Flash-back. C’est de l’économie et plus particulièrement de l’agriculture que Bourguiba a traité dans son discours prononcé à Tunis le 19 octobre 1956, une semaine après le discours premier. Il l’a entamé en ces termes : «Je vous ai promis la semaine dernière de vous parler des réalisations accomplies par le gouvernement dans le domaine économique…» Puis il annonçait : «À la fin de ce mois ou le début du mois prochain, le gouvernement va procéder à la distribution 10 000 hectares de terrains agricoles fertiles aux citoyens, ces terres se situent à dans diverses zones du pays tels Bizerte, le Cap Bon, El-Hamma, le Djérid et autres… Nous allons distribuer ces terres après leur viabilisation et sur la base de contrats d’appropriation et des titres de propriété individuels… Ces terrains nous allons les délivrer plantés en arbres, disposant de l’eau et prêtes pour la production… Nous allons être obligés d’imposer à chaque exploitant le type de production à faire selon la nature du terrain et ses potentialités… Une autre condition, l’obligation de s’affilier dans les coopératives de services qui mettront à la disposition des agriculteurs les machines agricoles et les semences… Le gouvernement ne délivrera pas les terres sans une structure urbaine. Nous construirons des villages agricoles dans tout le pays. Cette année même (c’est-à-dire jusqu’à fin décembre 1956) nous construirons au moins 10 villages. Chaque famille disposera d’une maison et d’un terrain attenant de 1000 mètres carrés. Le village disposera de son école et de sa mosquée…» 2. Même les pierres avaient fait signe qu’elles avaient compris de quoi il s’agissait.
L’utopie conseilliste pour tout programme
Le président Saïed, alors que le pays est à l’agonie, et il le sait, nous annonce qu’il va organiser un dialogue national au niveau de chaque délégation pendant une durée indéterminée qui sera clôturé par un congrès. Cette consultation nationale déterminerait le devenir du pays au niveau économique et politique. C’est un aveu qu’il n’a aucun programme, à part son utopie conseilliste qui se cherche et à laquelle, plus d’un siècle après, les philosophes conseillistes d’extrême gauche de par le monde n’ont pas encore trouvé un schéma cohérent d’application.

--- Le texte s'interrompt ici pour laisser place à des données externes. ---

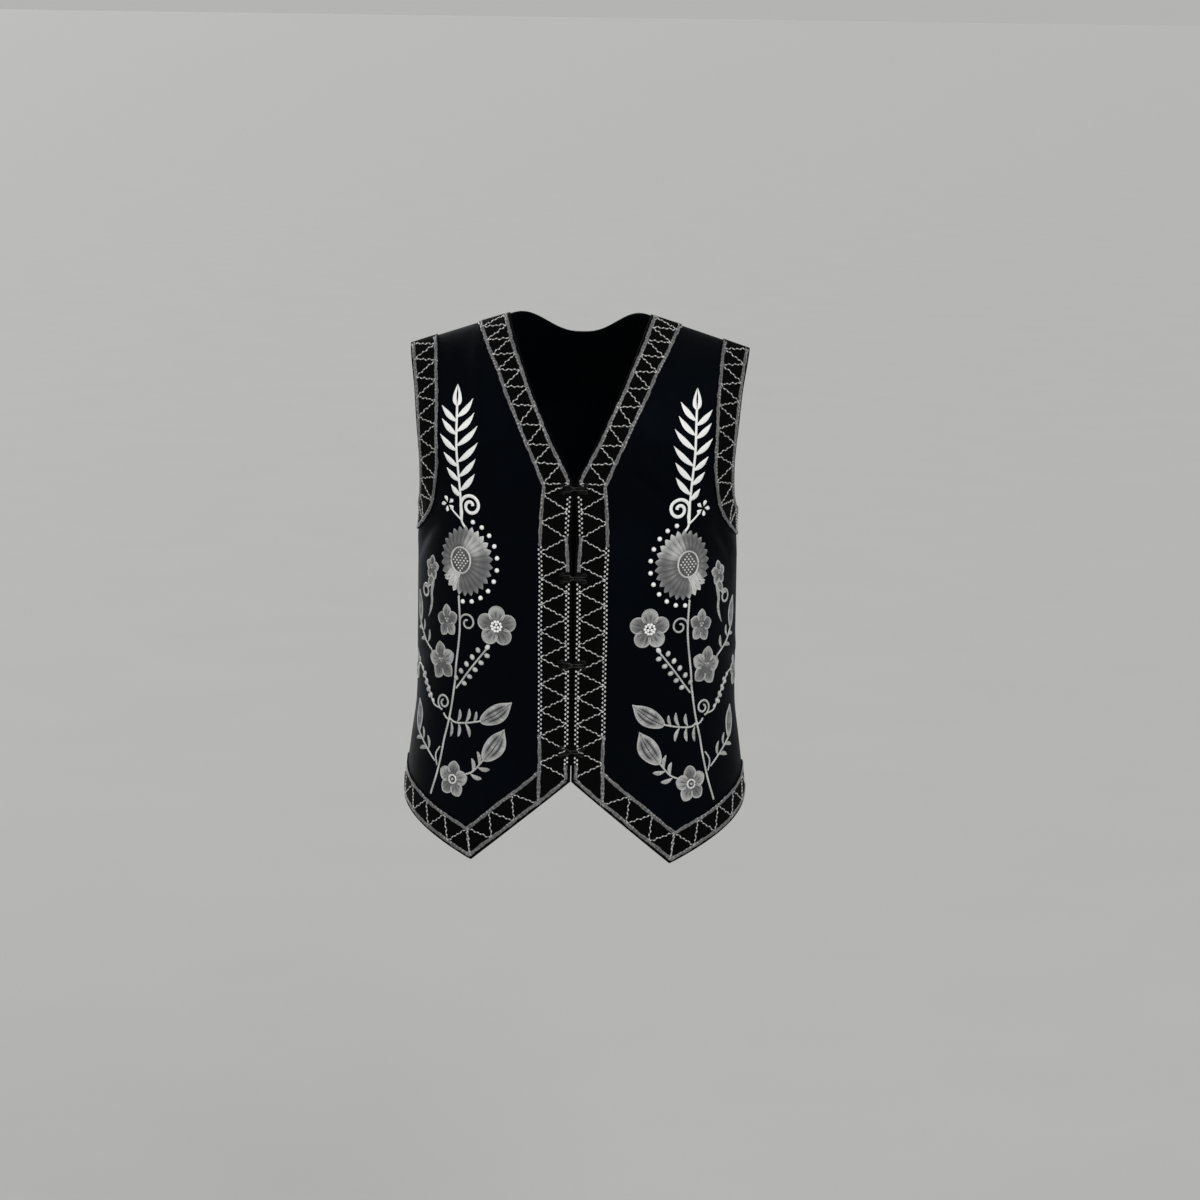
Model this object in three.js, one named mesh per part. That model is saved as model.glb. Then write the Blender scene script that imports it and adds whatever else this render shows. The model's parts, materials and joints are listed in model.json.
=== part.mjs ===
// Embroidered folk vest, in its worn form: a short waistcoat of velveteen with a V neck,
// fronts that meet edge to edge, pointed hems, and a border band along its edges.
// Millimetres, +Z up. The fronts face -Y and +X is the wearer's left.
// The origin lies midway between the two shoulder points at the neck, where the wearer holds it.
import * as THREE from "three";

const clothThickness = 2.0;
const bandThickness = 1.0;
const layerGap = 0.3;
const seamGap = 0.3;
const wireRadius = 0.5;

// The shoulder line falls from the neck point to the tip and is rounded over the neck.
const shoulder = { neckHalf: 70.5, fall: 0.343, round: 40, reach: 115, fullness: 1.6 };
const neck = { frontDepth: 155, backDepth: 22, backCurve: 2.4, backHold: 3, bow: 3 };
const armhole = { turn: 60.5, straightTo: -100, bottom: -190, halfGirth: 58 };
const hem = { centre: -453, point: -537, side: -481, pointGirth: 101, innerPointGirth: 105.8, back: -487 };
const band = { armhole: 28, hem: 27.5 };
const hooks = { first: -160, spacing: 88, count: 4 };

// Sections of the worn shape: half width, depth in front of and behind the side seams,
// and how square the section is (2 is an ellipse).
const sections = [
  { z: 20, halfWidth: 199, front: 88, back: 88, square: 2.6 },
  { z: -33, halfWidth: 188.5, front: 93, back: 97, square: 2.6 },
  { z: -70, halfWidth: 180.5, front: 98, back: 102, square: 2.6 },
  { z: -110, halfWidth: 175, front: 103, back: 104, square: 2.6 },
  { z: -150, halfWidth: 167, front: 108, back: 104, square: 2.45 },
  { z: -190, halfWidth: 159, front: 111, back: 102, square: 2.3 },
  { z: -240, halfWidth: 160, front: 113, back: 98, square: 2.2 },
  { z: -330, halfWidth: 160.3, front: 110, back: 90, square: 2.2 },
  { z: -390, halfWidth: 161, front: 108, back: 90, square: 2.2 },
  { z: -430, halfWidth: 166, front: 111, back: 95, square: 2.2 },
  { z: -475, halfWidth: 171.5, front: 116, back: 104, square: 2.2 },
  { z: -540, halfWidth: 177, front: 122, back: 112, square: 2.2 },
];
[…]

Le gouvernement doit-il attendre la fin des consultations des illuminés de Saïed pour entamer des réformes? S’il en est ainsi, un budget supplémentaire doit être alloué pour l’achat d’oreillers bien douillets aux ministres. C’est à cet effet que le président de la république nous a demandé, dans son discours programme au conseil des ministres, de faire des économies : il faut bien trouver les ressources nécessaires pour ces oreillers.
* Ancien cadre de l’Etat à la retraite.
Notes :
1- Habib Bourguiba, recueil de discours 1956/1957, TIII, publications du secrétariat d’Etat à l’information, Tunis, pages 11 à 14.
2- Même source, pages 24 à 27.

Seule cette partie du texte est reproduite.